A Decade Later, Still the Last Days of Chinatown
Washington's Chinatown has been dying for longer than some people live. Every few years, someone writes the obituary for the neighborhood. I know: I wrote a cover story for the Post's Sunday magazine in 1995 predicting the demise of the downtown enclave that has been home to Washington's small Chinese community for the better part of a century.
When I wrote that piece, the MCI Center was about to become reality and development pressure was finally starting to hit the city's East End, which had seen little in the way of building since the riots devastated the city in 1968. Chinese immigrants were choosing to settle in Wheaton or Falls Church rather than move into crowded apartments in the District. And the Chinese families that controlled much of the real estate in Chinatown were growing old, weary and ready to sell.

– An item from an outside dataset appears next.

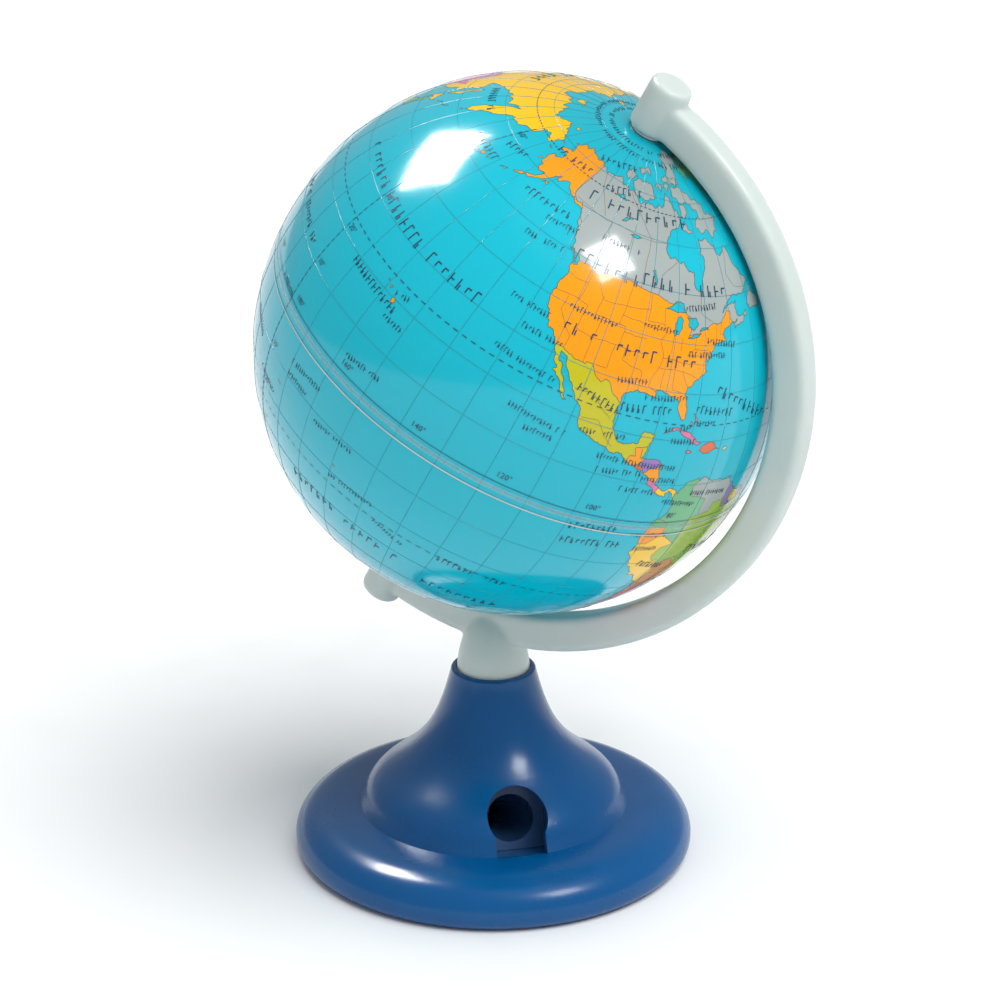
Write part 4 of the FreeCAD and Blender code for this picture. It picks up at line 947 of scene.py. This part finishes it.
map_ink = moulded("map_ink", shade(44, 72, 96), shade(30, 60, 84), 0.6, 0.2)
dashes = []
for circle in (23.5, -23.5, 66.5, -66.5):
    dashes += [([(step * 2.4, circle), (step * 2.4 + 1.3, circle)], False) for step in range(150)]
dashes += [([(180, step * 1.6), (180, step * 1.6 + 0.9)], False) for step in range(-40, 41)]
finished("dashed_lines", inked(dashes, 0.13 * MM, 0.06 * MM), map_ink, "globe")


def numeral(text, lon, lat, size):
    """Corners and faces of one degree number, laid on the ball with its middle at a place."""
    letters = bpy.data.curves.new("numeral", "FONT")
    letters.body = text
    letters.size = size
    letters.align_x = "CENTER"
    letters.align_y = "CENTER"
    letters.resolution_u = 2
    source = bpy.data.objects.new("numeral", letters)
    bpy.context.scene.collection.objects.link(source)
    mesh = bpy.data.meshes.new_from_object(source.evaluated_get(bpy.context.evaluated_depsgraph_get()))
    degrees = math.degrees(1 / BALL_R)
    spread = degrees / math.cos(math.radians(lat))
    corners = [on_ball(lon + vert.co.x * spread, lat + vert.co.y * degrees, 0.07 * MM)
               for vert in mesh.vertices]
    faces = [tuple(face.vertices) for face in mesh.polygons]
    bpy.data.objects.remove(source)
    bpy.data.meshes.remove(mesh)
    return corners, faces


numerals = [(str(abs(lon)) + "°", lon + 3.5, 2.2, 1.35 * MM) for lon in range(-160, 181, 20)]
for lat in (-60, -50, -40, -30, -20, -10, 10, 20, 30, 40, 50, 60):
    numerals += [(str(abs(lat)) + "°", meridian, lat + 1.6, 1.35 * MM) for meridian in (-178, -28)]
number_corners, number_faces = [], []
for given_numeral in numerals:
    corners, faces = numeral(*given_numeral)
    number_faces += [tuple(v + len(number_corners) for v in face) for face in faces]
    number_corners += corners
number_mesh = bpy.data.meshes.new("degree_numbers")
number_mesh.from_pydata(number_corners, [], number_faces)
number_mesh.transform(to_ball)
finished("degree_numbers", number_mesh, map_ink, "globe")

# Where the rows of strokes run: longitude latitude of both ends. Large, middle and small ones.
LARGE_ROWS = """157 32 177 32 / -179 32 -162 31 / -157 31 -142 31 / -164 -32 -148 -31 / -143 -32 -126
    -33 / -121 -37 -99 -36 / -138 63 -87 65 / -126 50 -106 50 / -103 51 -72 51 / -120 36 -84 36 / -74
    31 -56 24 / -40 30 -30 8 / -34 -12 -12 -28 / 62 -10 92 -22 / 75 62 125 62 / 85 34 112 34 / -62 -8
    -44 -10 / 5 20 35 16 / 121 -26 146 -26 / -40 -40 10 -44 / 60 -45 110 -45 / -52 72 -32 72"""
MIDDLE_ROWS = """-171 19 -154 18 / -154 55 -136 56 / -163 67 -143 68 / -130 67 -112 69 / -111 26 -101
    24 / -100 25 -88 26 / -144 73 -120 75 / 174 54 -170 54 / -178 58 -165 60 / -80 27 -69 26 / -99 -1
    -89 0 / -119 -24 -103 -24 / -99 -5 -86 -4 / 143 57 160 57 / -76 -10 -68 -12 / -68 -36 -60 -38 / 72
    48 88 48 / 98 46 112 46 / 74 24 86 22 / 40 24 50 22 / 20 -4 30 -4 / 12 28 22 28 / -6 40 4 40 / 130
    -50 160 -52 / 150 12 175 12 / -70 -56 -50 -60"""
SMALL_ROWS = """-157 21 -153 22 / -156 16 -151 16 / -136 36 -125 36 / -129 32 -119 32 / -132 26 -117 25
    / -123 17 -110 16 / -118 14 -112 14 / -143 48 -131 49 / -141 53 -130 54 / -158 4 -149 5 / -121 56
    -107 56 / -121 40 -108 40 / -100 42 -90 42 / -79 41 -69 40 / -85 38 -73 38 / -103 30 -96 31 / -95
    28 -84 29 / -107 18 -97 19 / -87 47 -76 48 / -89 22 -81 23 / -85 20 -79 20 / -80 24 -74 24 / -101
    14 -92 14 / -100 11 -90 12 / -91 14 -82 14 / -89 11 -80 11 / -93 8 -85 8 / -81 6 -72 5 / -74 8 -63
    7 / -84 -1 -75 -1 / -81 -5 -75 -5 / -136 -24 -128 -26 / -170 -6 -160 -5 / -180 82 -60 82 / -60 82
    60 82 / 60 82 180 82 / -170 79 -60 79 / 60 79 180 79 / -170 -9 -163 -9 / -158 -12 -147 -11 / -150
    -21 -138 -20 / 172 1 180 1 / 166 -10 174 -12 / 178 -17 186 -18"""


def laid_rows(text):
    """A mesh of bare edges along rows of places, a little above the ball."""
    spots, edges = [], []
    for row in text.split("/"):
        (lon, lat), (far_lon, far_lat) = outline(row)
        wide = (far_lon - lon + 180) % 360 - 180
        for step in range(9):
            share = step / 8
            if step:
                edges.append((len(spots) - 1, len(spots)))
            spots.append(on_ball(lon + wide * share, lat + (far_lat - lat) * share, 0.05 * MM))
    mesh = bpy.data.meshes.new("rows")
    mesh.from_pydata(spots, edges, [])
    return mesh


STROKE_T = 0.03 * MM


def strokes_tree():
    """Tree: small letter-like strokes set upright along each edge line, with gaps between words."""
    tree, add, given = new_tree(
        "name_strokes", "GeometryNodeTree",
        (("Geometry", "Geometry", None), ("Pitch", "Float", 0.6 * MM), ("Letter height", "Float", 0.7 * MM),
         ("Stroke width", "Float", 0.09 * MM), ("Gaps", "Float", 0.12), ("Seed", "Int", 4),
         ("Ink", "Material", None)), (("Geometry", "Geometry"),))
    line = add("GeometryNodeMeshToCurve", None, {0: given["Geometry"]})
    spots = add("GeometryNodeCurveToPoints", None, {0: line.outputs[0], "Length": given["Pitch"]},
                mode="LENGTH")
    gap = add("FunctionNodeRandomValue", None, {"Probability": given["Gaps"], "Seed": given["Seed"]},
              data_type="BOOLEAN")
    kept = add("GeometryNodeDeleteGeometry", None, {0: spots.outputs[0], 1: gap.outputs[3]}, domain="POINT")
    place = add("GeometryNodeInputPosition")
    facing = add("FunctionNodeAxesToRotation", None,
                 {0: place.outputs[0], 1: spots.outputs["Tangent"]}, primary_axis="Z", secondary_axis="X")

    def part_of(socket, share):
        """A share of one of the tree's lengths."""
        return add("ShaderNodeMath", {1: share}, {0: given[socket]}, operation="MULTIPLY").outputs[0]

    def stroke(width, height):
        """One thin flat box."""
        size = add("ShaderNodeCombineXYZ", {"Z": STROKE_T}, {"X": width, "Y": height})
        return add("GeometryNodeMeshCube", None, {"Size": size.outputs[0]})

    post = stroke(given["Stroke width"], given["Letter height"])
    bar = stroke(part_of("Pitch", 0.5), given["Stroke width"])
    stub = stroke(given["Stroke width"], part_of("Letter height", 0.5))
    letters = add("GeometryNodeJoinGeometry")
    shapes = ((post, bar, 0.5), (post, bar, 0.0), (post, stub, -0.25), (stub, bar, 0.25))
    for first, second, lift in shapes:
        beside = add("ShaderNodeCombineXYZ", None,
                     {"X": part_of("Pitch", 0.25), "Y": part_of("Letter height", lift)})
        moved = add("GeometryNodeTransform", None, {0: second.outputs[0], "Translation": beside.outputs[0]})
        letter = add("GeometryNodeJoinGeometry")
        tree.links.new(first.outputs[0], letter.inputs[0])
        tree.links.new(moved.outputs[0], letter.inputs[0])
        one = add("GeometryNodeGeometryToInstance", None, {0: letter.outputs[0]})
        tree.links.new(one.outputs[0], letters.inputs[0])
    pick = add("FunctionNodeRandomValue", None, {"Seed": given["Seed"]}, data_type="INT")
    pick.inputs[4].default_value = 0
    pick.inputs[5].default_value = len(shapes) - 1
    row = add("GeometryNodeInstanceOnPoints", {"Pick Instance": True},
              {"Points": kept.outputs[0], "Instance": letters.outputs[0], "Instance Index": pick.outputs[2],
               "Rotation": facing.outputs[0]})
    solid = add("GeometryNodeRealizeInstances", None, {0: row.outputs[0]})
    inky = add("GeometryNodeSetMaterial", None, {"Geometry": solid.outputs[0], "Material": given["Ink"]})
    add("NodeGroupOutput", None, {"Geometry": inky.outputs[0]})
    return tree


strokes = strokes_tree()
for name, rows, pitch, height, width, gaps, seed in (
        ("large_names", LARGE_ROWS, 1.4, 1.75, 0.2, 0.12, 11),
        ("middle_names", MIDDLE_ROWS, 0.85, 1.2, 0.15, 0.1, 12),
        ("small_names", SMALL_ROWS, 0.54, 0.85, 0.11, 0.08, 13)):
    names_mesh = grown(name, strokes, laid_rows(rows), Pitch=pitch * MM, Letter_height=height * MM,
                       Stroke_width=width * MM, Gaps=gaps, Seed=seed, Ink=map_ink)
    names_mesh.transform(to_ball)
    finished(name, names_mesh, None, "globe")



# ---- equator: closing tape and joining sleeve, pole eyelets ----
# A narrow pale tape closes the joint between the halves; a white sleeve glued inside holds them.
# White nylon eyelets line the two pole holes and run on the pins.

tape_clear = moulded("seam_tape", shade(214, 226, 226), shade(170, 196, 200), 0.7, 0.25, cloud_size=500,
                     Alpha=0.22)
seam_pale = moulded("seam_line", shade(206, 214, 212), shade(150, 176, 180), 0.7, 0.3, cloud_size=500)
white_nylon = moulded("white_nylon", shade(222, 226, 222), shade(196, 202, 198), 0.5, 0.4,
                      Subsurface_Weight=0.1, Subsurface_Scale=1.0 * MM)
finished("seam_closing", smooth_copy("equator_tape"), tape_clear, "globe", "equator_tape", slot="seam_tape")
joint_line = [(lon, -0.85) for lon in range(0, 360, 2)]
print_edge = [(lon, 0.35) for lon in range(0, 360, 2)]
finished("joint_line", inked([(joint_line, True)], 0.24 * MM, 0.1 * MM), seam_pale, "globe")
finished("print_edge_line", inked([(print_edge, True)], 0.1 * MM, 0.1 * MM), map_ink, "globe")
finished("joining_sleeve", smooth_copy("equator_sleeve"), white_nylon, "globe", "equator_sleeve",
         slot="sleeve_white")
for node in ("pole_bush_north", "pole_bush_south"):
    finished(node + "_eyelet", smooth_copy(node), white_nylon, "globe", node, slot="bush_white")


# ---- studio ----
# A plain pale floor, a bright surround, a broad high light from the front right, and two soft boxes
# that show in the gloss: one behind on the left, one in front on the right.

floor_mesh = bpy.data.meshes.new("floor")
floor_reach = 4.0
floor_mesh.from_pydata([(-floor_reach, -floor_reach, 0), (floor_reach, -floor_reach, 0),
                        (floor_reach, floor_reach, 0), (-floor_reach, floor_reach, 0)], [], [(0, 1, 2, 3)])
floor = bpy.data.objects.new("floor", floor_mesh)
bpy.context.scene.collection.objects.link(floor)
floor_pale = moulded("floor_pale", shade(238, 239, 240), shade(234, 236, 238), 0.3, 0.6)
floor_mesh.materials.append(floor_pale)


def soft_box(name, towards, reach, width, height, power, unseen_by=None):
    """A rectangular lamp that faces the ball from a direction, left out of one kind of light if asked."""
    lamp = bpy.data.lights.new(name, "AREA")
    lamp.shape = "RECTANGLE"
    lamp.size = width
    lamp.size_y = height
    lamp.energy = power
    holder = bpy.data.objects.new(name, lamp)
    bpy.context.scene.collection.objects.link(holder)
    direction = Vector(towards).normalized()
    holder.location = ball_centre + direction * reach
    holder.rotation_euler = direction.to_track_quat("Z", "Y").to_euler()
    if unseen_by:
        setattr(holder, unseen_by, False)


soft_box("back_left_glint", (-0.343, 0.396, 0.852), 0.62, 0.28, 0.2, 9.0, "visible_diffuse")
soft_box("front_right_glint", (0.424, -0.571, 0.703), 0.75, 0.21, 0.19, 2.6, "visible_diffuse")

high = bpy.data.lights.new("high_soft_light", "SUN")
high.energy = 3.0
high.angle = math.radians(50)
high_holder = bpy.data.objects.new("high_soft_light", high)
bpy.context.scene.collection.objects.link(high_holder)
high_holder.rotation_euler = Vector((0.28, -0.34, 0.95)).to_track_quat("Z", "Y").to_euler()
high_holder.visible_glossy = False

world = bpy.data.worlds.new("bright_room")
bpy.context.scene.world = world
world.use_nodes = True
world.node_tree.nodes["Background"].inputs["Color"].default_value = (1.0, 1.0, 1.0, 1.0)
world.node_tree.nodes["Background"].inputs["Strength"].default_value = 0.42
bpy.context.scene.view_settings.view_transform = "Standard"

lens = bpy.data.cameras.new("photo_camera")
lens.lens = 126
camera = bpy.data.objects.new("photo_camera", lens)
bpy.context.scene.collection.objects.link(camera)
camera.location = (-113.05 * MM, -519.33 * MM, 265.84 * MM)
camera.rotation_euler = (math.radians(69), 0, math.radians(-12.4))
bpy.context.scene.camera = camera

But of course Chinatown still exists. I can't say it thrives, but it's there, with a few culinary gems--especially Full Kee and Chinatown Express--still hanging on, even winning some business from the sports arena and the area's other new attractions.
Last week, one of the neighborhood's old standbys closed. China Doll, where Red Auerbach, John Feinstein, and the old Washington sports guys hang out for their legendary lunches, will be replaced by more upscale development. The Lee family, one of the largest landholders in Chinatown, decided it was time to cash in.
And who can blame them? They hung on through many very lean years, and now the boom had made developers hungry for any patch of land they can grab in that part of town. Even a decade ago, when I spent time with the Lees, they said that the only reason they were staying put was because there were still some emotional bonds between the Washington Chinese community and the old neighborhood. The Wah Luck House, a senior housing complex in the heart of Chinatown, is still there, but otherwise, only a handful of Chinese immigrants still live in the area; most of their old apartment buildings fell to make way for the new condos on 5th and 6th streets NW. And increasingly, the younger generation of Chinese Americans looks toward the suburbs for the institutions that tie them to their roots.
Chinatown won't entirely disappear for many years because its existence is written into city law. Developers have to put Chinese lettering on their buildings and make gestures toward the Chinese community. But these are ever more empty gestures, as the Chinese landowners themselves make the decisive moves to turn Chinatown into a piece of history rather than a living community.
Even 11 years ago, John Fondersmith, then the District's chief planner for the area, told me that the era of a residential Chinatown was already pretty much over. He hoped that Chinatown would develop as a commercial and cultural center, but he realized that developers might have other ideas. "At some point," he said then, "there wouldn't be much purpose to insisting on Chinese characters in the design. At some point, it might not make sense to call it Chinatown."